● **REQUIREMENT**
Print, without altering anything, the lines from the one that holds "face_cover();" to the one that holds "obj.parent = empty", inclusive. No other lines belong in the output.

● **PROVIDED MATERIAL**
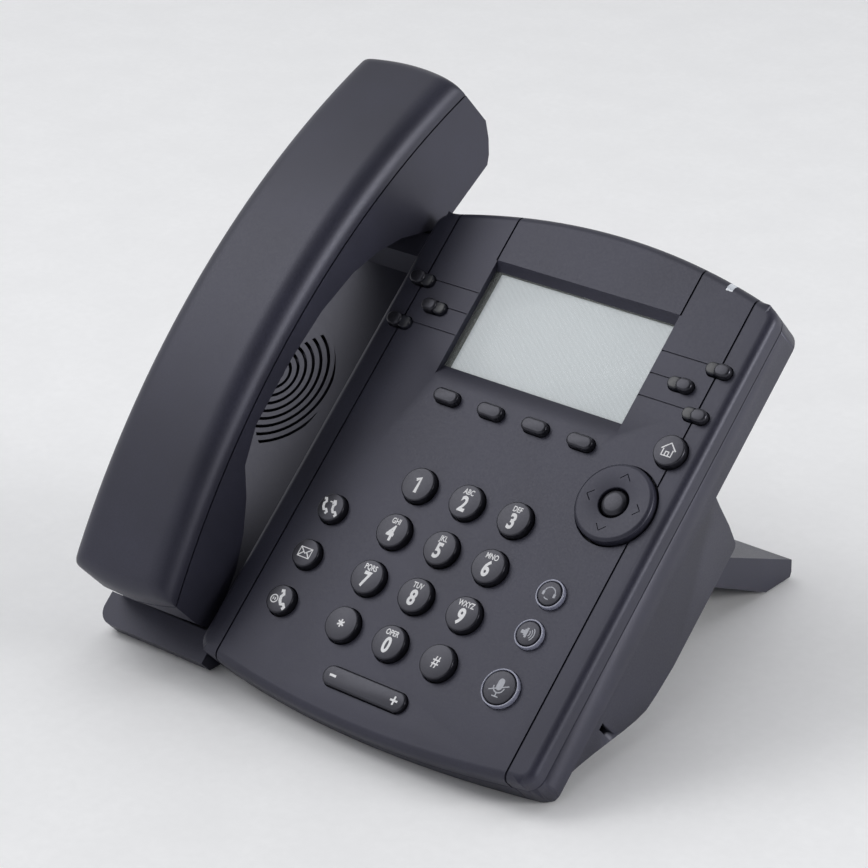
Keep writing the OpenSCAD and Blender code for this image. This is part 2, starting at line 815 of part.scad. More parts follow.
module desk_stand() {
    color("#23232b") {
        difference() {
            translate([stand_x + body_x, body_y, 0]) along_x(-stand_w / 2, stand_w / 2) leg_outline_2d();
            // Cable window through the leg
            translate([stand_x + body_x, body_y + 82, 20])
                cube([stand_w - 60, 40, 80], center = true);
            // Trim against the bulge's rear wall
            on_face() block([-200, -200, bulge_back], [200, 200, 200]);
        }
        on_face() on_stand_flange() block([-stand_flange_w / 2, 0, -stand_flange_t + 0.05],
            [stand_flange_w / 2, stand_flange_h, 0.5]);
    }
}

module stand_feet() {
    color("#151515") for (s = [-1, 1])
        translate([stand_x + body_x + s * (stand_w / 2 - 16), body_y + stand_foot_y, 0])
            linear_extrude(underside_z) pill_2d(24, 9);
}

module front_feet() {
    color("#151515") for (x = [cradle_left + 18, half_w - 24])
        translate([body_x + x, body_y + front_foot_y, 0]) linear_extrude(underside_z)
            pill_2d(20, front_foot_wd);
}

module nav_gimbal() {
    color("#77787c") on_face() translate([nav_x, nav_y, gimbal_w]) {
        difference() {
            cylinder(r = gimbal_r, h = gimbal_t, center = true);
            cylinder(r = gimbal_in_r, h = 2 * gimbal_t, center = true);
        }
        for (s = [-1, 1]) {
            translate([s * (gimbal_r - 0.5), 0, 0]) rotate([0, s * 90, 0])
                cylinder(r = gimbal_pin_r, h = ear_in_r + ear_t - gimbal_r + 0.5);
            translate([0, s * (gimbal_r - 0.5), 0]) rotate([-s * 90, 0, 0])
                cylinder(r = gimbal_pin_r, h = lug_in_r + lug_t - gimbal_r + 0.5);
        }
    }
}

module nav_ring() {
    color("#1f1f25") on_face() translate([nav_x, nav_y, 0]) {
        translate([0, 0, nav_bottom]) rotate_extrude($fn = 96) polygon([
            [nav_hole_r, 0], [nav_r, 0], [nav_r, 2.3],
            [nav_top_r + 0.5, nav_h - nav_bottom - 0.4],
            [nav_top_r, nav_h - nav_bottom], [nav_hole_r, nav_h - nav_bottom - 0.5]
        ]);
        for (s = [-1, 1]) translate([0, s * (lug_in_r + lug_t / 2), 0]) difference() {
            translate([0, 0, (nav_bottom + eps - 5.4) / 2])
                cube([3.4, lug_t, 5.4 + nav_bottom + eps], center = true);
            translate([0, 0, gimbal_w]) rotate([90, 0, 0])
                cylinder(r = gimbal_pin_r + pin_gap, h = 2 * lug_t, center = true);
        }
    }
}

module key_select() {
    color("#1c1c22") on_face() translate([nav_x, nav_y, 0]) {
        translate([0, 0, -3.2]) rotate_extrude() polygon([
            [0, 0], [select_r, 0], [select_r, select_h + 2.6], [select_r - 0.6, select_h + 3.2],
            [select_r * 0.5, select_h + 3.5], [0, select_h + 3.6]
        ]);
        translate([0, 0, -3.9]) cylinder(r = select_flange_r, h = 0.8);
        translate([0, 0, stem_tip]) cylinder(r = stem_r, h = -3.5 - stem_tip);
    }
}

module volume_rocker() {
    color("#1f1f25") on_face() translate([rocker_x, rocker_y, 0]) {
        translate([0, 0, -3]) linear_extrude(rocker_h + 2.6) pill_2d(rocker_l, rocker_wd);
        translate([0, 0, rocker_h - 0.5]) linear_extrude(0.4) pill_2d(rocker_l - 0.8, rocker_wd - 0.8);
        translate([0, 0, -3.9]) cube([3, rocker_wd - 1, 2], center = true);
        translate([0, 0, rocker_pin_w]) rotate([90, 0, 0])
            cylinder(r = rocker_pin_r, h = rocker_wd + 4.4, center = true);
    }
}

module dial_key(k) {
    color("#1f1f25") on_face() translate([dial_x(k), row_y(k[2]), 0]) round_key(dial_r, key_h);
}

module function_key(k) {
    color("#1f1f25") on_face() translate([-function_x, row_y(k[1]), 0]) round_key(function_r, key_h);
}

module key_home() {
    color("#1f1f25") on_face() translate([home_x, home_y, 0]) round_key(home_r, key_h);
}

module softkey(i) {
    color("#1f1f25") on_face() translate([softkey_x(i), softkey_y, 0]) pill_key(soft_l, soft_wd, key_h);
}

module line_key(k) {
    color("#1f1f25") on_face() translate([k[1], line_y(k), 0]) pill_key(line_l, line_wd, key_h);
}

module audio_key(k) {
    r = k[2] - ring_wd - key_gap;
    color("#26262c") on_face() translate([audio_x, k[1], 0]) {
        body_t = audio_h - audio_flange + eps;
        translate([0, 0, audio_flange - eps]) rotate_extrude() polygon([
            [0, 0], [r, 0], [r, body_t - 0.4], [r - 0.4, body_t], [0, body_t + 0.15]
        ]);
        translate([0, 0, audio_flange - flange_t]) cylinder(r = r + 0.8, h = flange_t);
        translate([0, 0, stem_tip]) cylinder(r = stem_r, h = audio_flange - stem_tip);
    }
}

// The handset's outline in plan, with slightly bowed ends
module handset_plan_2d(inset) {
    for (s = [-1, 1]) translate([handset_x, handset_y]) intersection() {
        translate([0, s * (handset_l / 2 - handset_end_r)]) circle(handset_end_r - inset, $fn = arc_fn);
        translate([0, s * handset_l / 4])
            square([handset_w - 2 * inset, handset_l / 2 + 2 * eps], center = true);
    }
}

// Sweeps a radius, x outline about the crown's axis across the phone
module about_crown_axis() {
    translate([handset_x, handset_y, axis_w]) rotate([0, 90, 0])
        rotate_extrude($fn = arc_fn) children();
}

// Height of the crown at a given y
function crown_w(y) = axis_w + sqrt(crown_r * crown_r - (y - handset_y) * (y - handset_y));

// Outline of the crown across the phone, as radius and x, with rounded long edges
module crown_2d(inset) {
    half = handset_w / 2 - inset;
    r = crown_edge_r - inset;
    low = inset > 0 ? seam_r - 5 : seam_r;
    high = crown_r - inset;
    corner = [for (a = [0:15:90]) [high - r + r * cos(a), half - r + r * sin(a)]];
    polygon(concat(
        [[low, half], [low, -half]],
        [for (i = [len(corner) - 1:-1:0]) [corner[i][0], -corner[i][1]]],
        corner
    ));
}

// The space between the crown and the seam, inside the handset's plan outline
module crown_solid(inset) {
    intersection() {
        along_x(handset_left + inset, handset_right - inset) translate([handset_y, axis_w]) difference() {
            circle(crown_r - inset, $fn = arc_fn);
            circle(inset > 0 ? seam_r - 5 : seam_r, $fn = arc_fn);
        }
        translate([0, 0, -20]) linear_extrude(90) handset_plan_2d(inset);
        about_crown_axis() crown_2d(inset);
    }
}

module handset_shell() {
    color("#24242c") on_face() {
        difference() {
            crown_solid(0);
            crown_solid(wall);
        }
        // Screw bosses under the crown
        for (y = HANDSET_SCREWS) translate([handset_x, y, grip_w(y) + wall + 1.7]) difference() {
            cylinder(r = boss_r - 0.4, h = crown_w(y) - wall / 2 - grip_w(y) - wall - 1.7);
            translate([0, 0, -1]) cylinder(r = shank_r + pin_gap, h = 8.5);
        }
    }
}

UNDERSIDE = concat(ear_end, ear_face, ear_rise, grip_underside, mouth_rise, mouth_face, mouth_end);

module inner_profile_2d(inset) {
    offset(delta = -inset) polygon(concat(
        UNDERSIDE, [[handset_bottom_y, 60], [handset_top_y, 60]]
    ));
}

module handset_inner_shell() {
    color("#202028") on_face() difference() {
        intersection() {
            along_x(handset_left, handset_right) inner_profile_2d(0);
            translate([0, 0, -20]) linear_extrude(90) handset_plan_2d(0);
            about_crown_axis() translate([seam_r - seam_gap - 100, -50]) square([100, 100]);
        }
        intersection() {
            along_x(handset_left + wall, handset_right - wall) inner_profile_2d(wall);
            translate([0, 0, -20]) linear_extrude(90) handset_plan_2d(wall);
        }
        on_ear_face() for (a = [0:60:300]) rotate([0, 0, a]) translate([5, 0, -1])
            cylinder(r = 0.9, h = 2 * wall + 2, $fn = 24);
        on_ear_face() translate([0, 0, -1]) cylinder(r = 0.9, h = 2 * wall + 2, $fn = 24);
        on_mouth_face() translate([0, 0, -1]) cylinder(r = 0.9, h = 2 * wall + 2, $fn = 24);
        // Way in for the handset cord's plug
        block([plug_x - 4.2, handset_bottom_y - 1, plug_w],
            [plug_x + 4.2, handset_bottom_y + 9, plug_w + 6.6]);
        // Counterbored holes for the handset screws
        for (y = HANDSET_SCREWS) translate([handset_x, y, grip_w(y) - 3]) {
            cylinder(r = shank_r + 0.3, h = 8);
            cylinder(r = head_r + 0.3, h = 3 + handset_seat);
        }
    }
}

// Underside of the ear end's inner slope at a given y, and of the corner below it
function on_line(a, b, y) = a[1] + (b[1] - a[1]) * (y - a[0]) / (b[0] - a[0]);
function rise_w(y) = on_line(ear_rise[0], ear_rise[1], y);
function corner_w(y) = on_line(ear_face[1], ear_rise[0], y);
function grip_w(y) =
    y > 0 ? on_line(ear_rise[3], ear_rise[4], y) : on_line(grip_underside[1], mouth_rise[0], y);

ear_slope = atan2(ear_face[1][1] - ear_face[0][1], ear_face[0][0] - ear_face[1][0]);
module on_ear_face() {
    mid = (ear_face[0] + ear_face[1]) / 2;
    translate([handset_x, mid[0], mid[1]]) rotate([-ear_slope, 0, 0]) children();
}
mouth_slope = atan2(mouth_face[0][1] - mouth_rise[3][1], mouth_rise[3][0] - mouth_face[0][0]);
module on_mouth_face() {
    mid = (mouth_rise[3] + mouth_face[0]) / 2;
    translate([handset_x + microphone_side, mid[0], mid[1]]) rotate([-mouth_slope, 0, 0]) children();
}

module handset_receiver() {
    color("#3a3a3e") on_face() on_ear_face() translate([0, 0, wall]) cylinder(r = receiver_r, h = receiver_t);
}

module handset_microphone() {
    color("#3a3a3e") on_face() on_mouth_face() translate([0, 0, wall])
        cylinder(r = microphone_r, h = 4);
}

module handset_jack() {
    color("#151517") on_face() difference() {
        block([plug_x - 6, handset_bottom_y + 7.6, plug_w - 1],
            [plug_x + 6, handset_bottom_y + 19.6, plug_w + 8.2]);
        block([plug_x - 3.9, handset_bottom_y, plug_w + 0.2],
            [plug_x + 3.9, handset_bottom_y + 18, plug_w + 6.4]);
    }
}

module handset_weight() {
    bottom = grip_underside[0][1] + wall + 0.1;
    color("#8a8d90") on_face() block([handset_x - 12, -12, bottom], [handset_x + 12, 24, bottom + 5]);
}

module handset_screws() {
    color("silver") on_face() for (y = HANDSET_SCREWS) translate([handset_x, y, grip_w(y) + handset_seat]) {
        translate([0, 0, -head_t + 0.4]) cylinder(r = head_r, h = head_t - 0.4);
        translate([0, 0, -eps]) cylinder(r = shank_r, h = 9);
    }
}

face_cover();
rear_housing();
handset_cradle();
display_window();
display_module();
message_lamp();
audio_light_rings();
keypad_mat();
main_board();
jack_board();
network_jacks();
audio_jacks();
power_jack();
loudspeaker();
handsfree_microphone();
desk_stand();
stand_feet();
front_feet();
housing_screws();
nav_gimbal();
handset_shell();
handset_inner_shell();
handset_receiver();
handset_microphone();
handset_jack();
handset_weight();
handset_screws();
hook_switch();
for (k = DIAL) dial_key(k);
for (k = FUNCTION) function_key(k);
key_home();
for (i = [0:3]) softkey(i);
for (k = LINE) line_key(k);
for (k = AUDIO) audio_key(k);
nav_ring();
key_select();
volume_rocker();
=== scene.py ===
# %% [markdown]
# # A desk IP phone, dressed in Blender
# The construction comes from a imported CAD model, which this script loads as a fixed frame.
# The mouldings on the face and the handset's outer shell are then modelled again with rounded edges
# and printed legends, the rear housing keeps its CAD mesh with two corners cut round, and the other
# parts keep their CAD meshes and get a real material. Measures are taken from the frame, so a piece
# always lies where its CAD node does.

# %% Load the frame
import json
import math

import bmesh
import bpy
from mathutils import Matrix, Vector


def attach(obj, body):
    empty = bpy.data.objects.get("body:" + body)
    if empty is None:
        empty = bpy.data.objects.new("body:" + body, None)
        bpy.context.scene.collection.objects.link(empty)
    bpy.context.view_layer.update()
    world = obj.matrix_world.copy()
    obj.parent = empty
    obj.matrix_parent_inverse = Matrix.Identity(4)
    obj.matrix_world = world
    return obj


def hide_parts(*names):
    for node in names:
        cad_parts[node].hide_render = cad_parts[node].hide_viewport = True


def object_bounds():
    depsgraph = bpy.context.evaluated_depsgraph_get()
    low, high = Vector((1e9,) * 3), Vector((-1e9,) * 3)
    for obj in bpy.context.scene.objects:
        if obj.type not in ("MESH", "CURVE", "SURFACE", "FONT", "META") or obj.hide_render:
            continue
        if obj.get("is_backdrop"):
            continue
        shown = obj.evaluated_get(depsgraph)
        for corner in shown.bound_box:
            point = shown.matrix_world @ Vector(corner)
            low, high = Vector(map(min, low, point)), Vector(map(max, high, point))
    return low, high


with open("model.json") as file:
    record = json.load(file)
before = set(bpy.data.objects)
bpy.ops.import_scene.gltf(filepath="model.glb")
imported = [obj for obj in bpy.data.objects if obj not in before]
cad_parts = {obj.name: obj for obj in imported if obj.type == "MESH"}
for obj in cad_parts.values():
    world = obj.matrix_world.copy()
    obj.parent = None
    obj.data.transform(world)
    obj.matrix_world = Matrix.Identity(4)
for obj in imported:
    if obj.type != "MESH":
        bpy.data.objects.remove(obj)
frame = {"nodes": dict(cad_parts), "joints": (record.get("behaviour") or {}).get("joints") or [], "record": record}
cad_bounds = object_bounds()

scene = bpy.context.scene

# %% [markdown]
# ## The face frame
# The phone's face is tilted back from the desk, so every moulding on it is easier to draw
# flat. The joints say which way the face points: keys and handset move along its normal,
# and the navigation ring tilts about the two axes that lie in it. Pieces are drawn in
# millimetres with x to the right, y up the face and z out of it, and one matrix puts the
# finished mesh on the tilted face.

# %% Directions of the face, and its middle
MM = 0.001
joints = {joint["name"]: joint for joint in frame["joints"]}
right = Vector(joints["nav_tilt_up_down"]["axis"])
up = Vector(joints["nav_tilt_left_right"]["axis"])
out = Vector(joints["handset_lift"]["axis"])
NAV_PIVOT = Vector((50.7, 7.1, -4.4))
pivot = Vector(joints["nav_tilt_up_down"]["pos_m"])
face_turn = Matrix((right, up, out)).transposed()
face_middle = pivot - face_turn @ (NAV_PIVOT * MM)
FACE = Matrix.Translation(face_middle) @ face_turn.to_4x4() @ Matrix.Scale(MM, 4)
TO_FACE = FACE.inverted()


def face_box(node):
    """Lowest and highest corner of a CAD node in the face frame, in millimetres."""
    points = [TO_FACE @ v.co for v in frame["nodes"][node].data.vertices]
    low = Vector([min(p[i] for p in points) for i in range(3)])
    high = Vector([max(p[i] for p in points) for i in range(3)])
    return low, high


cover_low, cover_high = face_box("face_cover")
print("face middle", [round(c / MM, 1) for c in face_middle])
print("cover", [round(c, 1) for c in cover_low], [round(c, 1) for c in cover_high])

# %% [markdown]
# ## The camera
# A long lens from the right and above, as for a product picture: the view is set by how far
# it is turned and tipped, and it stands off from the middle of the face.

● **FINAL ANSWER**
face_cover();
rear_housing();
handset_cradle();
display_window();
display_module();
message_lamp();
audio_light_rings();
keypad_mat();
main_board();
jack_board();
network_jacks();
audio_jacks();
power_jack();
loudspeaker();
handsfree_microphone();
desk_stand();
stand_feet();
front_feet();
housing_screws();
nav_gimbal();
handset_shell();
handset_inner_shell();
handset_receiver();
handset_microphone();
handset_jack();
handset_weight();
handset_screws();
hook_switch();
for (k = DIAL) dial_key(k);
for (k = FUNCTION) function_key(k);
key_home();
for (i = [0:3]) softkey(i);
for (k = LINE) line_key(k);
for (k = AUDIO) audio_key(k);
nav_ring();
key_select();
volume_rocker();
=== scene.py ===
# %% [markdown]
# # A desk IP phone, dressed in Blender
# The construction comes from a imported CAD model, which this script loads as a fixed frame.
# The mouldings on the face and the handset's outer shell are then modelled again with rounded edges
# and printed legends, the rear housing keeps its CAD mesh with two corners cut round, and the other
# parts keep their CAD meshes and get a real material. Measures are taken from the frame, so a piece
# always lies where its CAD node does.

# %% Load the frame
import json
import math

import bmesh
import bpy
from mathutils import Matrix, Vector


def attach(obj, body):
    empty = bpy.data.objects.get("body:" + body)
    if empty is None:
        empty = bpy.data.objects.new("body:" + body, None)
        bpy.context.scene.collection.objects.link(empty)
    bpy.context.view_layer.update()
    world = obj.matrix_world.copy()
    obj.parent = empty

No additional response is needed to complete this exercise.